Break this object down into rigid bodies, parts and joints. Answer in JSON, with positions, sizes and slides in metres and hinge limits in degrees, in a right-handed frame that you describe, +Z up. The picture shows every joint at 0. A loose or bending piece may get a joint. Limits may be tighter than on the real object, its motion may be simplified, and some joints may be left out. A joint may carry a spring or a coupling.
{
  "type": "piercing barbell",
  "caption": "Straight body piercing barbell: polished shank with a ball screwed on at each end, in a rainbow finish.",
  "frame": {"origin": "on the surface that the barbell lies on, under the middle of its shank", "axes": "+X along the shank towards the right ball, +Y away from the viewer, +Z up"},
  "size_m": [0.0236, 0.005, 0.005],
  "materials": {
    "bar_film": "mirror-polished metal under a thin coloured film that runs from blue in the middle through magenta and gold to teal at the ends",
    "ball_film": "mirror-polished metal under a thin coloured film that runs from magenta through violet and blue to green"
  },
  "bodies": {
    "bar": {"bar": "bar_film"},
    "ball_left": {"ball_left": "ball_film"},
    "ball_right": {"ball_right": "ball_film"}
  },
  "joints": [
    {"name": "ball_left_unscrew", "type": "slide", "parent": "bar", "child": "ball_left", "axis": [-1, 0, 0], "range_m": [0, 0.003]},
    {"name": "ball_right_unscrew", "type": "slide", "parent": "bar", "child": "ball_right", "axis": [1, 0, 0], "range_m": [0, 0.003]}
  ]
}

==

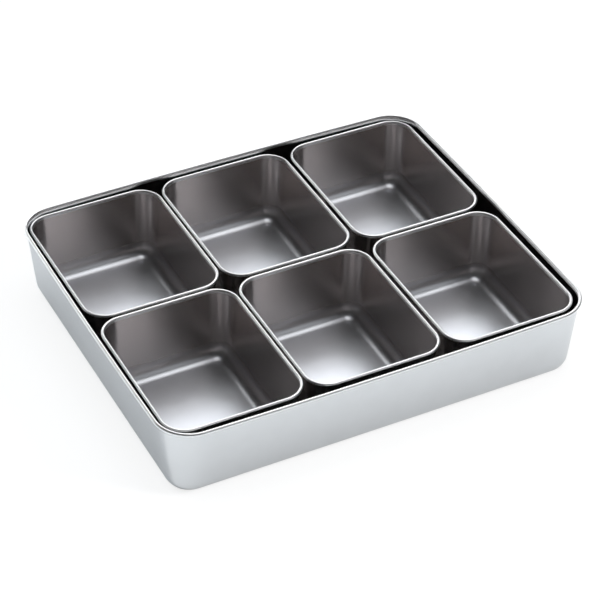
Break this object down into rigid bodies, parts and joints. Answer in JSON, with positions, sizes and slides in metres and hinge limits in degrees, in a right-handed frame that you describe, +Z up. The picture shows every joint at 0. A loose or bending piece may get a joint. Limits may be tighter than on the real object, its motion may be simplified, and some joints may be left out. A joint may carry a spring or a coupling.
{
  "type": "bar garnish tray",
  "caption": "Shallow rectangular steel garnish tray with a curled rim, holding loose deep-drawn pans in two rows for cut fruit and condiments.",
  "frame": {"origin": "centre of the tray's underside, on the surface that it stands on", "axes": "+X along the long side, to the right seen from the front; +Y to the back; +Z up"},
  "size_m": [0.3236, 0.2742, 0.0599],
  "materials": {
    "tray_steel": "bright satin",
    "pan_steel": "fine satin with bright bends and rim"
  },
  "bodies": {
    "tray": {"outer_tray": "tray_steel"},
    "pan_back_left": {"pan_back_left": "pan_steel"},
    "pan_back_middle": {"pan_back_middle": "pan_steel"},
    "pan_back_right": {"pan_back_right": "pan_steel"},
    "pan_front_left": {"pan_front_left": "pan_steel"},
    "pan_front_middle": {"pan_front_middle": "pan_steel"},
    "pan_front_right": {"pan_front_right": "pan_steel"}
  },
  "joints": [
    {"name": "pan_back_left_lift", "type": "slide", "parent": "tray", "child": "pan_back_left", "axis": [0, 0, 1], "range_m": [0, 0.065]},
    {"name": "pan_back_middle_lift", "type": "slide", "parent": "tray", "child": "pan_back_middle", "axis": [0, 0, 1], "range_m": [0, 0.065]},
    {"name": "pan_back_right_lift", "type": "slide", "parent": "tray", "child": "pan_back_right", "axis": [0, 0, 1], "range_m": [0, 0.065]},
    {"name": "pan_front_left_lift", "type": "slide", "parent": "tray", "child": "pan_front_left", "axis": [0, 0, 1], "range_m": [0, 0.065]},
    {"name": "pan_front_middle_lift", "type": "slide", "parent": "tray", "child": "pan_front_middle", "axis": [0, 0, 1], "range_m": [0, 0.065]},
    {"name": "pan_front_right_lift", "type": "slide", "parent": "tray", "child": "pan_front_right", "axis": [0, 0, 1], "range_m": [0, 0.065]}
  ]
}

• _Exercise_:
Count the lines of the material that include the word "frame", then report only the total.

• _Solution to the exercise_:
4